Some records:
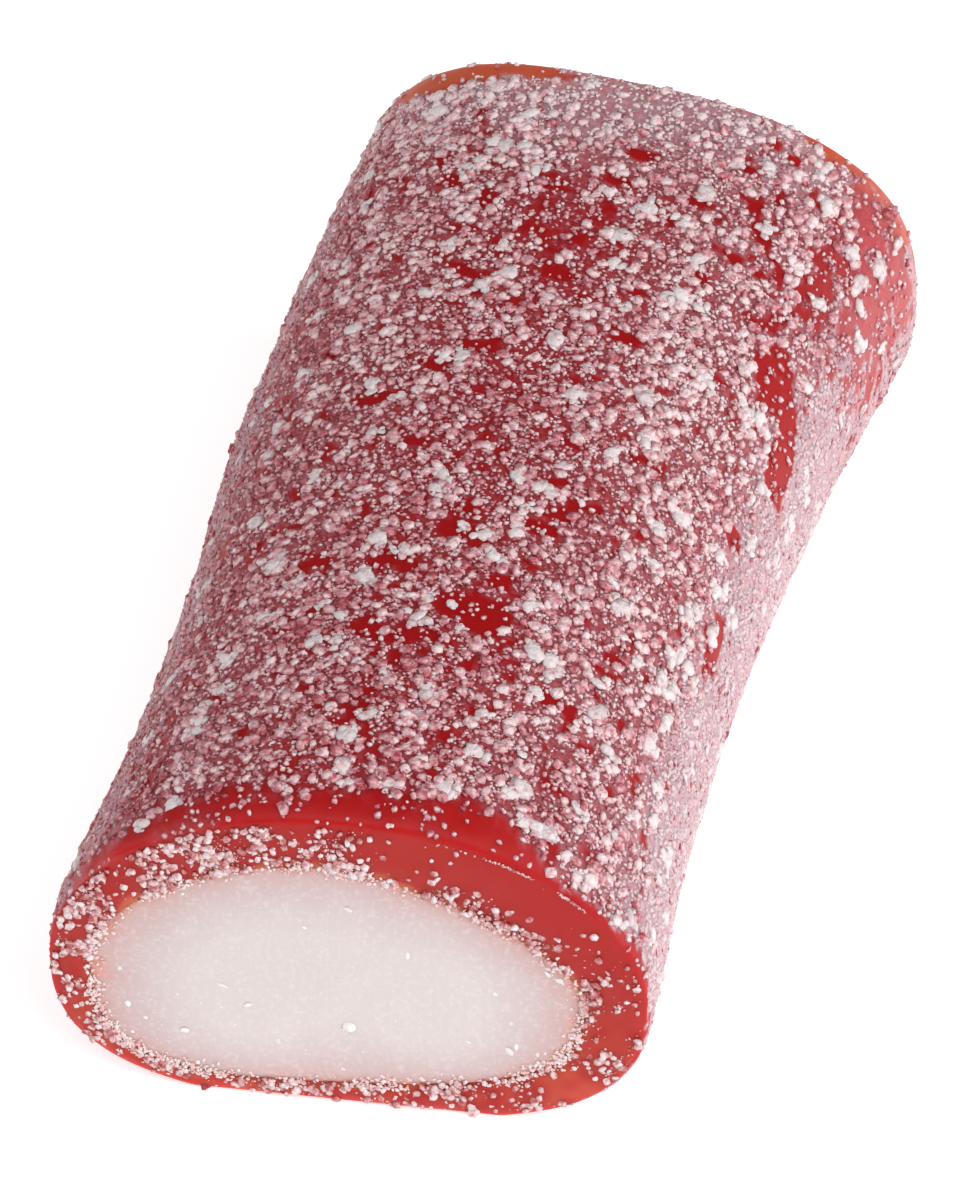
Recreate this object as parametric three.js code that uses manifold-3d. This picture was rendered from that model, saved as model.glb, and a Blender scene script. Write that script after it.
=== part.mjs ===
// Strawberry gummy rocket: a short length of soft red gummy tube with a white fondant filling that
// runs right through it, cut across at both ends and rolled in coarse sugar.
// It lies on its flattened underside, as it would on a table: +Y runs along the sweet, away from the
// cut end that shows best, +Z is up and z = 0 is the table. All sizes are millimetres.

import * as THREE from "three";
import { ParametricGeometry } from "three/addons/geometries/ParametricGeometry.js";
import { mergeVertices, toCreasedNormals } from "three/addons/utils/BufferGeometryUtils.js";
import Module from "manifold-3d";

// The gummy's outside. Half-widths and heights are taken at even stations from the near cut to the
// far one: the sides pull in at a waist, and the far right corner flares.
const LENGTH = 40.0;
const LEFT_HALF_WIDTHS = [11.0, 10.4, 10.4, 10.8, 10.5, 9.8];
const RIGHT_HALF_WIDTHS = [11.2, 10.5, 10.3, 10.5, 11.3, 12.4];
const HEIGHTS = [14.7, 14.8, 14.7, 15.3];

// The section is a superellipse, widest below its middle and cut flat where it meets the table.
// Its upper half is nearly round at the near cut and squarer at the far one.
const WIDEST_AT = 0.43; // share of the height
const SAG = 1.06; // how far the lower half would pass the table, as a multiple of its depth
const TOP_POWER_NEAR = 2.1;
const TOP_POWER_FAR = 2.75;
const UNDER_POWER = 2.6;

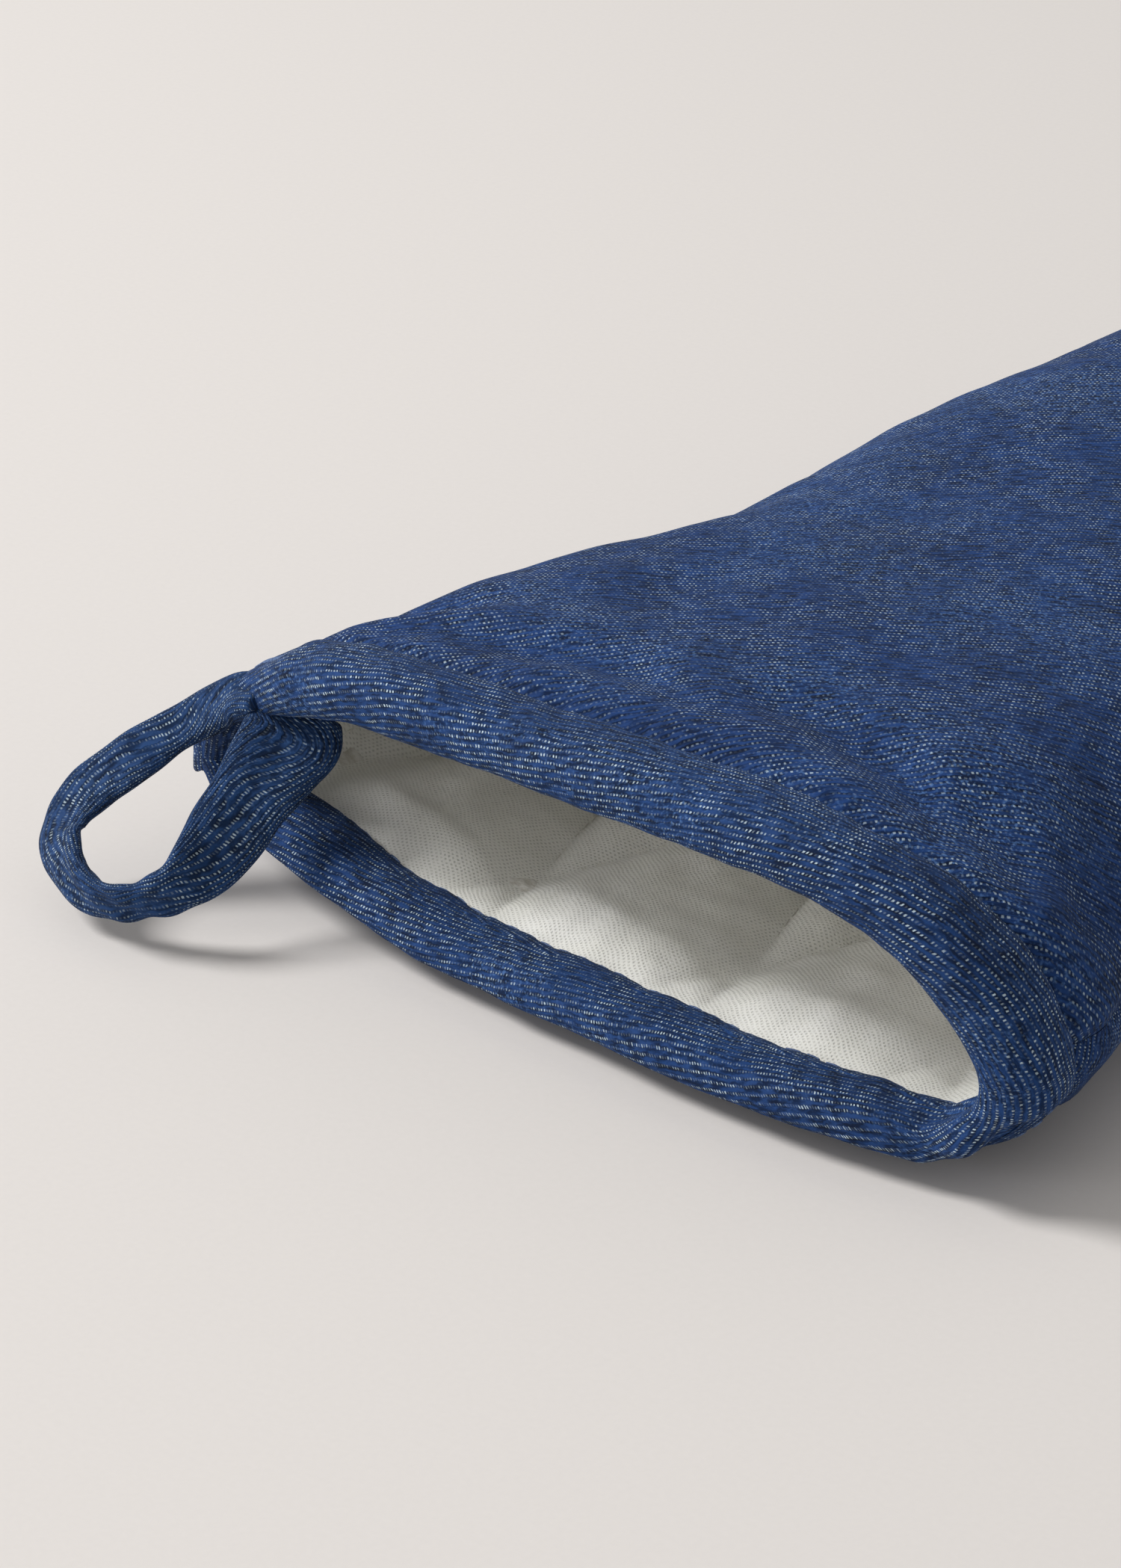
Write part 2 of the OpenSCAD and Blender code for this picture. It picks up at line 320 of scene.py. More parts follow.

_What is expected_
Report how many lines contain "picture". Give nothing but the number.

_Response_
2